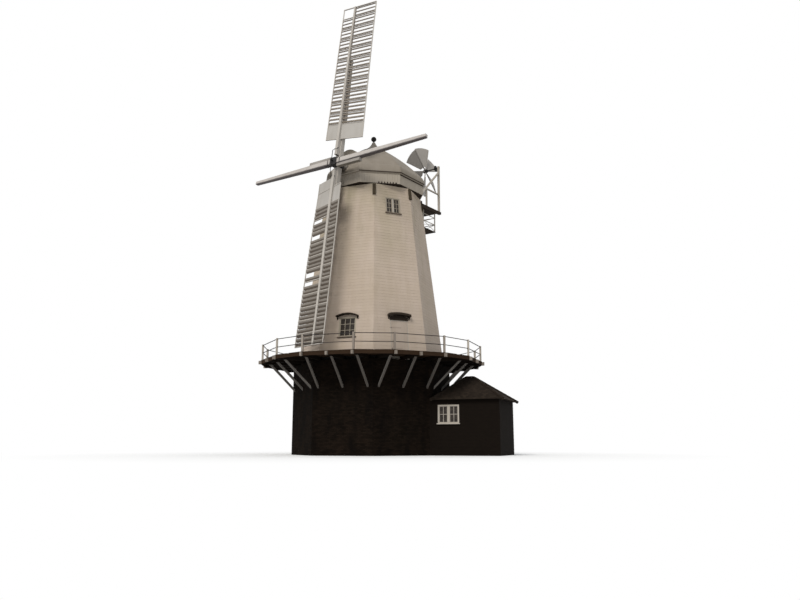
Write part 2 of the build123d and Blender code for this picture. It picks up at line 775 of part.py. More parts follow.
# Curb on the tower's top
with BuildPart() as curb:
    with BuildSketch(Plane.XY.offset(SMOCK_TOP)):
        octagon(SMOCK_TOP_R)
        RegularPolygon(CURB_HOLE_R, CURB_SIDES, mode=Mode.SUBTRACT)
    extrude(amount=CURB_PLATE)
    with BuildSketch(Plane.XY.offset(SMOCK_TOP + CURB_PLATE)):
        Circle(CURB_TRACK_R)
        RegularPolygon(CURB_TRACK_R - CURB_TRACK_W, TRACK_SIDES, mode=Mode.SUBTRACT)
    extrude(amount=CURB_TRACK)
finish(curb, "curb")

# Cap planes: the front looks along the heading
CAP_RIGHT = rightward(CAP_HEADING)
CAP_FRONT = outward(CAP_HEADING)
CAP_FLOOR = Plane(origin=(0, 0, 0), x_dir=CAP_RIGHT, z_dir=(0, 0, 1))
CAP_SIDE = Plane(origin=(0, 0, 0), x_dir=CAP_FRONT * -1, z_dir=CAP_RIGHT)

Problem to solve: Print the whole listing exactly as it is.

Written reply:
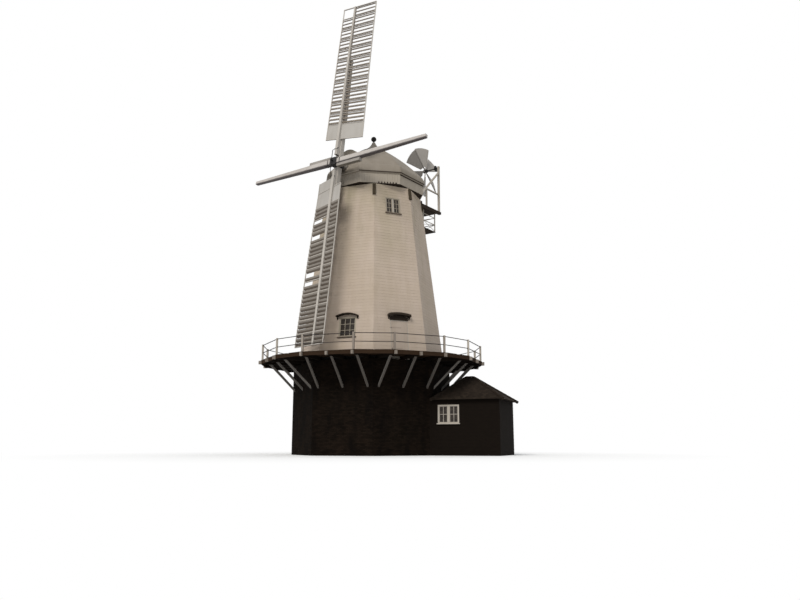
Write part 2 of the build123d and Blender code for this picture. It picks up at line 775 of part.py. More parts follow.
# Curb on the tower's top
with BuildPart() as curb:
    with BuildSketch(Plane.XY.offset(SMOCK_TOP)):
        octagon(SMOCK_TOP_R)
        RegularPolygon(CURB_HOLE_R, CURB_SIDES, mode=Mode.SUBTRACT)
    extrude(amount=CURB_PLATE)
    with BuildSketch(Plane.XY.offset(SMOCK_TOP + CURB_PLATE)):
        Circle(CURB_TRACK_R)
        RegularPolygon(CURB_TRACK_R - CURB_TRACK_W, TRACK_SIDES, mode=Mode.SUBTRACT)
    extrude(amount=CURB_TRACK)
finish(curb, "curb")

# Cap planes: the front looks along the heading
CAP_RIGHT = rightward(CAP_HEADING)
CAP_FRONT = outward(CAP_HEADING)
CAP_FLOOR = Plane(origin=(0, 0, 0), x_dir=CAP_RIGHT, z_dir=(0, 0, 1))
CAP_SIDE = Plane(origin=(0, 0, 0), x_dir=CAP_FRONT * -1, z_dir=CAP_RIGHT)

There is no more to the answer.